What Does “DFT” Mean

DFT stands for “Discrete Fourier Transform.” It’s a math tool that takes a series of numbers—like sound samples or brightness values in an image—and turns them into a list of simple wave frequencies. In plain words, it shows which repeating patterns are hiding inside the data.

In everyday life, engineers and programmers rely on DFT when they build noise-cancelling headphones: the chip runs a quick DFT on the incoming sound, spots the annoying hum, and flips those frequencies to cancel them out.
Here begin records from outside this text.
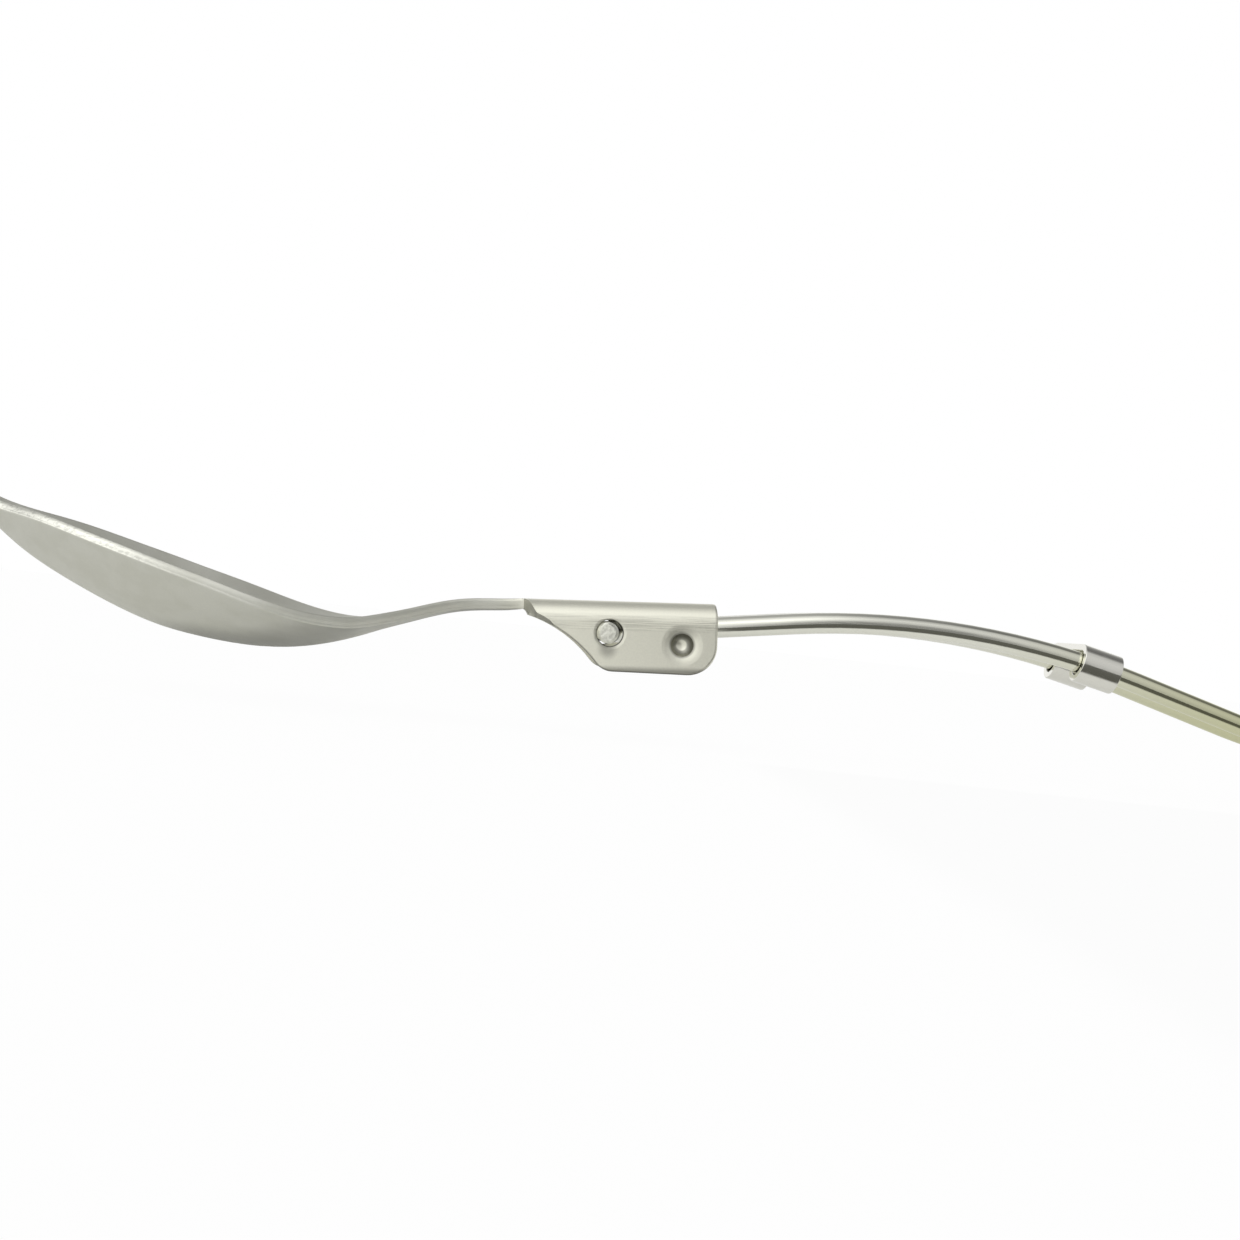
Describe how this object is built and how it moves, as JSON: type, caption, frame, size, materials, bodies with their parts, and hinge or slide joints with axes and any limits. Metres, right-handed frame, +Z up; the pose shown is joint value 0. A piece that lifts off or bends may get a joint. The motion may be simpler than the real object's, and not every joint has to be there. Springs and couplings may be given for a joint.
{
  "type": "folding spork",
  "caption": "Folding titanium pocket spork: deep bowl with short tines, U-shaped hinge channel, bent wire loop handle that folds under the bowl, and a sliding band on the wires.",
  "frame": {"origin": "centre of the bounding box's bottom, on the surface that the open spork lies on", "axes": "+X from the tines towards the handle's loop, +Z up, +Y across; the bowl opens upwards"},
  "size_m": [0.1708, 0.0356, 0.0154],
  "materials": {
    "satin_titanium": "bead-blasted titanium sheet, satin warm grey",
    "polished_wire": "polished titanium wire, slightly yellow",
    "polished_band": "polished metal band"
  },
  "bodies": {
    "head": {"spork_head": "satin_titanium"},
    "handle": {"wire_handle": "polished_wire"},
    "lock": {"slide_lock": "polished_band"}
  },
  "joints": [
    {"name": "handle_fold", "type": "hinge", "parent": "head", "child": "handle", "pos_m": [-0.00501, 0, 0.0065], "axis": [0, 1, 0], "range_deg": [0, 174]},
    {"name": "lock_slide", "type": "hinge", "parent": "handle", "child": "lock", "pos_m": [0.03422, 0, -0.09471], "axis": [0, -1, 0], "range_deg": [-1.2, 20]}
  ]
}
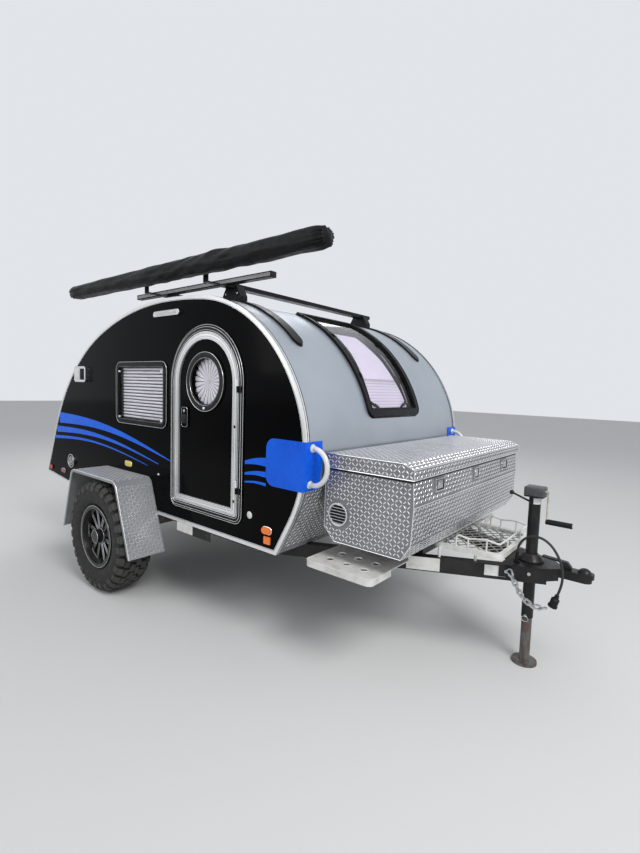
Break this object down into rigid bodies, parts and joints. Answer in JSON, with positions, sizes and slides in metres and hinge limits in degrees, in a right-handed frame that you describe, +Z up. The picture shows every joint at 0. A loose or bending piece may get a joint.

Photo editors use it too—select “blur background” and the software runs a DFT to separate sharp details from soft ones. Even your music app’s equalizer works this way: slide the bass or treble sliders and the app tweaks the DFT results before turning them back into sound.

Meaning & Usage Examples

• Smartphone voice isolation: DFT finds your voice frequencies and drops background chatter.
• MRI scanners: Doctors use a 2-D version of DFT to turn raw magnetic signals into clear images.
• Audio compression (MP3, AAC): A fast DFT keeps only the frequencies your ears care about, shrinking file sizes.

Is DFT the same as FFT?

No. FFT (Fast Fourier Transform) is just a quicker way to compute the same result as DFT.

Do I need to know math to use DFT?

Not really. Most apps and devices run the math for you; you just see the end result like clearer sound or sharper images.